- _Exercise requirements_:
Everything from the line containing "Turn this picture of an object into an" through the line containing "on. +Z is up." must be quoted exactly; everything else is left out.

- _Records for processing_:

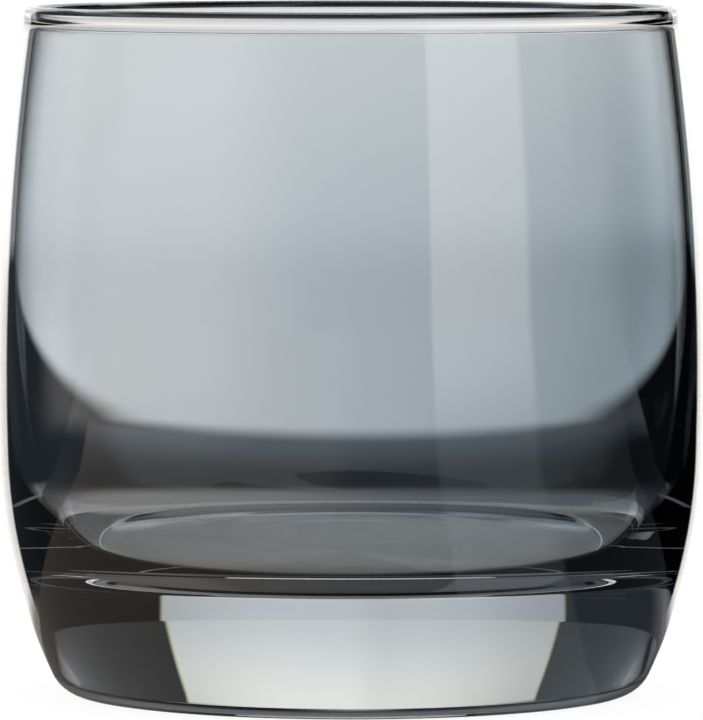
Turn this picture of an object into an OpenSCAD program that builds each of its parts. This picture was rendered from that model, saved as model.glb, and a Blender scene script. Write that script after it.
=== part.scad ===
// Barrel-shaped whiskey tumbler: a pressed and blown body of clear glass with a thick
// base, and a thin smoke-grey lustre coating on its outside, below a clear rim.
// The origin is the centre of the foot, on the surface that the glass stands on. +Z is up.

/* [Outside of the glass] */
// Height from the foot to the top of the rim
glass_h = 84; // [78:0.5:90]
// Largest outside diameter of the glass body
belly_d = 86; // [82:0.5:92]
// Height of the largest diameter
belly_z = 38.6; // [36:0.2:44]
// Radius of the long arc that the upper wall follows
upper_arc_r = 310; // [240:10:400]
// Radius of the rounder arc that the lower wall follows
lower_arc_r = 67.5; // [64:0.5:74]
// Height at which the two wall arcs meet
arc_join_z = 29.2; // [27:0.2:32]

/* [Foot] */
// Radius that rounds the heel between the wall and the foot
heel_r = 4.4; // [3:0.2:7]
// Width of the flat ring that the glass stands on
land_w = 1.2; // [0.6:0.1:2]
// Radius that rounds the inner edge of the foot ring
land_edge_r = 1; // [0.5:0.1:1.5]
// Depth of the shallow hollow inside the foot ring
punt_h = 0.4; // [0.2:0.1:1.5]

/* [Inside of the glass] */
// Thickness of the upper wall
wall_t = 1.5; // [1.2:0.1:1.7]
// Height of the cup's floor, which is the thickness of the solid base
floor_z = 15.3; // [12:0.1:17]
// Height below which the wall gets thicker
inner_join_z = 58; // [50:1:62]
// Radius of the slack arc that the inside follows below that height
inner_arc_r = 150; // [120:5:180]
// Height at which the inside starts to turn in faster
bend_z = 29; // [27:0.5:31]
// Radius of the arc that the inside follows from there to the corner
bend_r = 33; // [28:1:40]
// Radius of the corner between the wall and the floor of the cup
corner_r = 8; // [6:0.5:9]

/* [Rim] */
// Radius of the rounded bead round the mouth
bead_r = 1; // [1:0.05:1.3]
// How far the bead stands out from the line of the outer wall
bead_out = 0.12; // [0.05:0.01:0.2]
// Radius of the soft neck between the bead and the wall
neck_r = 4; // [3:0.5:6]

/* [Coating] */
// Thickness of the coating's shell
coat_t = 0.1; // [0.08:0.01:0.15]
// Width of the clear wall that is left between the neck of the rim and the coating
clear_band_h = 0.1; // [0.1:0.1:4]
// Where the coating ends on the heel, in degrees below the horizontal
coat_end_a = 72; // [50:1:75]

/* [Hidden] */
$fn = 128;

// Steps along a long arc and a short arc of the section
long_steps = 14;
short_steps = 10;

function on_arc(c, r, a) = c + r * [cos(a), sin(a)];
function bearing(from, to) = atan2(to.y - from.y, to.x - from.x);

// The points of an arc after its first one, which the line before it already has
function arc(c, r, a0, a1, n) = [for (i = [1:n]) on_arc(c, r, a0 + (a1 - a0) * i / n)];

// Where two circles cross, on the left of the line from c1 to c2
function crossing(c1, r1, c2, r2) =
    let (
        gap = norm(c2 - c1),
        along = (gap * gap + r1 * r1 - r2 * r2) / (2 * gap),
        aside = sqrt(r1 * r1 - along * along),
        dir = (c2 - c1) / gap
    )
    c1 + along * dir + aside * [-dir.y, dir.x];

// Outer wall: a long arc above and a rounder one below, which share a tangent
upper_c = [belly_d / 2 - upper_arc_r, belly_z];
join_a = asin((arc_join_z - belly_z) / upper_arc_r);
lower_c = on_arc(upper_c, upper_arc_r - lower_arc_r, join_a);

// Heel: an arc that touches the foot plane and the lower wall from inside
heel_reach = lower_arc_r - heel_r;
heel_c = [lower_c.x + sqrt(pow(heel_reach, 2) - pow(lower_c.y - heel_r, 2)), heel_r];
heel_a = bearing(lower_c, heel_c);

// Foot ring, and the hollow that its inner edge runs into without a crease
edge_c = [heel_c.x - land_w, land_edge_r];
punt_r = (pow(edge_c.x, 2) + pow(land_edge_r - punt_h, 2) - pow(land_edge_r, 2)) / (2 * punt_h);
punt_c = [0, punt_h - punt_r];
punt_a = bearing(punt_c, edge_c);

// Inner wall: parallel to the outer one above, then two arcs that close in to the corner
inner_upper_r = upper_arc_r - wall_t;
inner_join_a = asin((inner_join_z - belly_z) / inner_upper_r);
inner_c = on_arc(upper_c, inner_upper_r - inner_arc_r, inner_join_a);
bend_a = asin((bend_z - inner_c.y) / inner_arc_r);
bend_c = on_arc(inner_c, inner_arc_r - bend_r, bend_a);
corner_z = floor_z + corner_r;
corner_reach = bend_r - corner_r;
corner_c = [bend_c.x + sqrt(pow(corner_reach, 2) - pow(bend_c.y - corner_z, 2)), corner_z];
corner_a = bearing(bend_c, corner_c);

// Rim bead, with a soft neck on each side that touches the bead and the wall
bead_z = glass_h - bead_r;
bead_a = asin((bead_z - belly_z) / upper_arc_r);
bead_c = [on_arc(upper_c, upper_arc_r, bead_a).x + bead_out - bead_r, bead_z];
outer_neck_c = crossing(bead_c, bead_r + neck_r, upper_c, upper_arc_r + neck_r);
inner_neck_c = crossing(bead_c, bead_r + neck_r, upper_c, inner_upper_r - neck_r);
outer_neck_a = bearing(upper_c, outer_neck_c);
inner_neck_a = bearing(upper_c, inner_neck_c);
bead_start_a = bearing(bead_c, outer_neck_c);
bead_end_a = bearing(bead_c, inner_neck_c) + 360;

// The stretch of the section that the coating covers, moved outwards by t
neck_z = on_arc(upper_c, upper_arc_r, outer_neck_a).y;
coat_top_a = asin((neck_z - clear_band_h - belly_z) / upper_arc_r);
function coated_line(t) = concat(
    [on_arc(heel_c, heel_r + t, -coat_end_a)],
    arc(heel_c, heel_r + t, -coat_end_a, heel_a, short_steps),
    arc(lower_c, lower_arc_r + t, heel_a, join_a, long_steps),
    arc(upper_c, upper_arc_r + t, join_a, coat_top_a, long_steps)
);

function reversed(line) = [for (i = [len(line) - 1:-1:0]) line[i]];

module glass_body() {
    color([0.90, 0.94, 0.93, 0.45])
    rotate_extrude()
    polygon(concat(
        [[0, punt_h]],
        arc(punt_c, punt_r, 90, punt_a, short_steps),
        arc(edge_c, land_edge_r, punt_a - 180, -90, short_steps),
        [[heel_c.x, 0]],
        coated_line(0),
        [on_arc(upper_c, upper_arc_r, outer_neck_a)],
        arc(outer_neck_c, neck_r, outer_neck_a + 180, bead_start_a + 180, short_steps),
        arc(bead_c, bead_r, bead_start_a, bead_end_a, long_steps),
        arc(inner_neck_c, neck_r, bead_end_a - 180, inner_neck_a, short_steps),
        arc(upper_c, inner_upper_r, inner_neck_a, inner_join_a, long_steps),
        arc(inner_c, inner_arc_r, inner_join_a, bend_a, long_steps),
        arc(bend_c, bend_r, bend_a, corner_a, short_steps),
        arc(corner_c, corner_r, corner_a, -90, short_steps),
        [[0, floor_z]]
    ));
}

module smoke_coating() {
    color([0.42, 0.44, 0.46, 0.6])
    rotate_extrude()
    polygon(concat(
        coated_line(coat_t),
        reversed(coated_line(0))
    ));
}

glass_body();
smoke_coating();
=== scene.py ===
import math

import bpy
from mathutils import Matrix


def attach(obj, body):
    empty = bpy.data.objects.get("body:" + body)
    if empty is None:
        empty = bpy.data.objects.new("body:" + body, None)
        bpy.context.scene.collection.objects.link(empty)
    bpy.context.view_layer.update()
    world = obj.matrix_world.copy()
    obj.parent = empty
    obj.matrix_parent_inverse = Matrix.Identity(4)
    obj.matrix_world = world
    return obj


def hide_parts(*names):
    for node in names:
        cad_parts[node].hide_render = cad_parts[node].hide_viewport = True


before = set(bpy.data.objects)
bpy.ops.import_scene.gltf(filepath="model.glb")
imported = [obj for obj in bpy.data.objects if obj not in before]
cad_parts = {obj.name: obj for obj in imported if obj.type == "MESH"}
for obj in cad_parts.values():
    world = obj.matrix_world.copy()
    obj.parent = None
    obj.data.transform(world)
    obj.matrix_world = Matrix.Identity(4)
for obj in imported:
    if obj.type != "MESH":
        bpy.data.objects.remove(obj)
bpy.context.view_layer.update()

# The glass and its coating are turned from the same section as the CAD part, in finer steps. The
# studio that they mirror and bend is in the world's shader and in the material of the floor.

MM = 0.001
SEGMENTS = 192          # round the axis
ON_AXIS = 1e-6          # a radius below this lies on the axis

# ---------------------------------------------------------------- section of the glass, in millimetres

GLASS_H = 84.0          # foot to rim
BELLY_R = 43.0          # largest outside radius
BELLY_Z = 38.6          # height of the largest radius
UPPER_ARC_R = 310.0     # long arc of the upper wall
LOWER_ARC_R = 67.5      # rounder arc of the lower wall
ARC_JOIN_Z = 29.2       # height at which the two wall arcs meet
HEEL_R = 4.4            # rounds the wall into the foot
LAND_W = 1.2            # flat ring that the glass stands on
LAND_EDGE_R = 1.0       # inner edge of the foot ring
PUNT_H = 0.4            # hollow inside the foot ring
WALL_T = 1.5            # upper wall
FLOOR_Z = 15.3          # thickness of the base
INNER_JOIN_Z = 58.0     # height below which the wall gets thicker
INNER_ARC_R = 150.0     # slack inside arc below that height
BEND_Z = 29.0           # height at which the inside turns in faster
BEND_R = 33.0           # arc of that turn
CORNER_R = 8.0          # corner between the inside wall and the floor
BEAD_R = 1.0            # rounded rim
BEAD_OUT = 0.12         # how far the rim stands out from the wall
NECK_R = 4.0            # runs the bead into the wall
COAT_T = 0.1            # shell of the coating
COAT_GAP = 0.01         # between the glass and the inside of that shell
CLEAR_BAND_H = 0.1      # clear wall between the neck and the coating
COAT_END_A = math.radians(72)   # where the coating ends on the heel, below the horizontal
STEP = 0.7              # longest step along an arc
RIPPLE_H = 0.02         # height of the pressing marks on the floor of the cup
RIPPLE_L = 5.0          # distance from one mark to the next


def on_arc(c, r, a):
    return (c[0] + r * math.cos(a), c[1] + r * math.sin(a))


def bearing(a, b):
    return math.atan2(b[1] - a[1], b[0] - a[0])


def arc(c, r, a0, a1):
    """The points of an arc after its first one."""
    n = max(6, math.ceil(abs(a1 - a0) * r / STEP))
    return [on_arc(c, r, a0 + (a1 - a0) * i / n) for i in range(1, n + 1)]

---

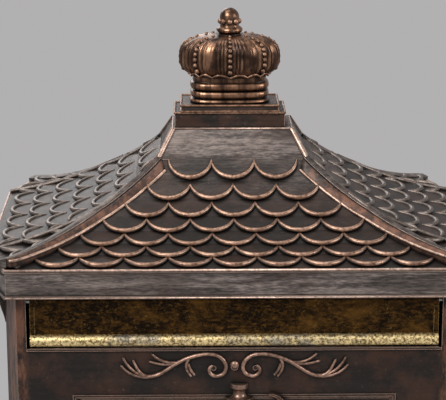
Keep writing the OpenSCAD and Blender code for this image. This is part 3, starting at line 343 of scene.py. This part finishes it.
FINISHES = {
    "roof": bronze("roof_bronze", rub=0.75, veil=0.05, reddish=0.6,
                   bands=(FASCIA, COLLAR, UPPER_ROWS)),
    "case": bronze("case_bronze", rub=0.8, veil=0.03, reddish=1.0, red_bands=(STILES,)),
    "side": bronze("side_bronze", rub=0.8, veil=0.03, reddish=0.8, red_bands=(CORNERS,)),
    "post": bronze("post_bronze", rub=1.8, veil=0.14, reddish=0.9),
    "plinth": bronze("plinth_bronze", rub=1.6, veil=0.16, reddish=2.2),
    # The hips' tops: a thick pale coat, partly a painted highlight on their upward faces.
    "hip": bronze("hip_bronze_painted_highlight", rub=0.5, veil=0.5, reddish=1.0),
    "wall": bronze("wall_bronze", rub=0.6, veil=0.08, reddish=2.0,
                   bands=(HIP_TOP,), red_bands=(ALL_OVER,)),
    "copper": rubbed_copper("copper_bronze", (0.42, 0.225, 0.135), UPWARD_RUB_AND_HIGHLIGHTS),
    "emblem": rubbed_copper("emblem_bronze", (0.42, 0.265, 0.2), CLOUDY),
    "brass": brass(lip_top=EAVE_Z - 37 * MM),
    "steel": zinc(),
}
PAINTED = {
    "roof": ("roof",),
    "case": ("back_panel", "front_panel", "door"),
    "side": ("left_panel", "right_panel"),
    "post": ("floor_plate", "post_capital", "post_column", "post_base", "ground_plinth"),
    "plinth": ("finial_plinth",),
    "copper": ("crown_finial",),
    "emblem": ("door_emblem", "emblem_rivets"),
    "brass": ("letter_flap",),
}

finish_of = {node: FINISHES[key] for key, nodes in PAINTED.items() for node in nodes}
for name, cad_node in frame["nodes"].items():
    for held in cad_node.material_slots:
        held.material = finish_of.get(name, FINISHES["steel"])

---

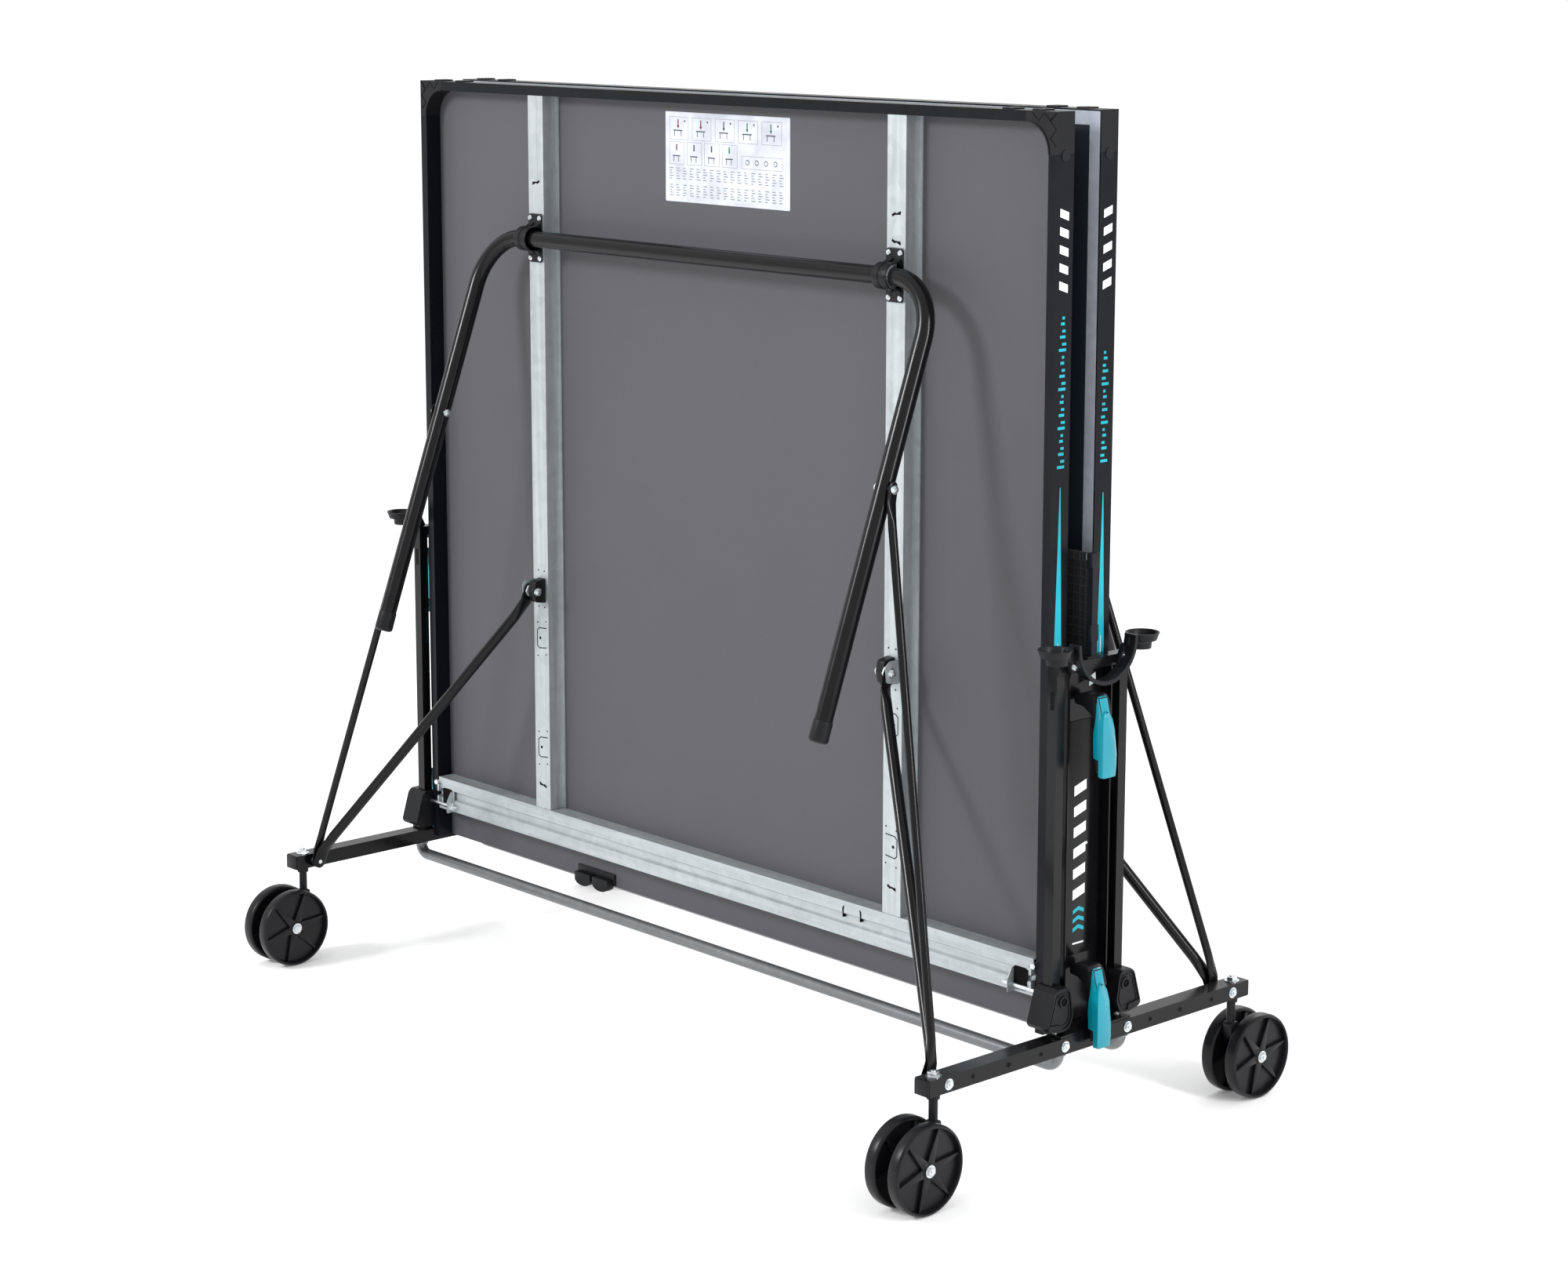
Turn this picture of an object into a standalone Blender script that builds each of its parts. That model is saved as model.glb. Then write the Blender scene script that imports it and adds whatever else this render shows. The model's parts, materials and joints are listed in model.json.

- _Task solution_:
Turn this picture of an object into an OpenSCAD program that builds each of its parts. This picture was rendered from that model, saved as model.glb, and a Blender scene script. Write that script after it.
=== part.scad ===
// Barrel-shaped whiskey tumbler: a pressed and blown body of clear glass with a thick
// base, and a thin smoke-grey lustre coating on its outside, below a clear rim.
// The origin is the centre of the foot, on the surface that the glass stands on. +Z is up.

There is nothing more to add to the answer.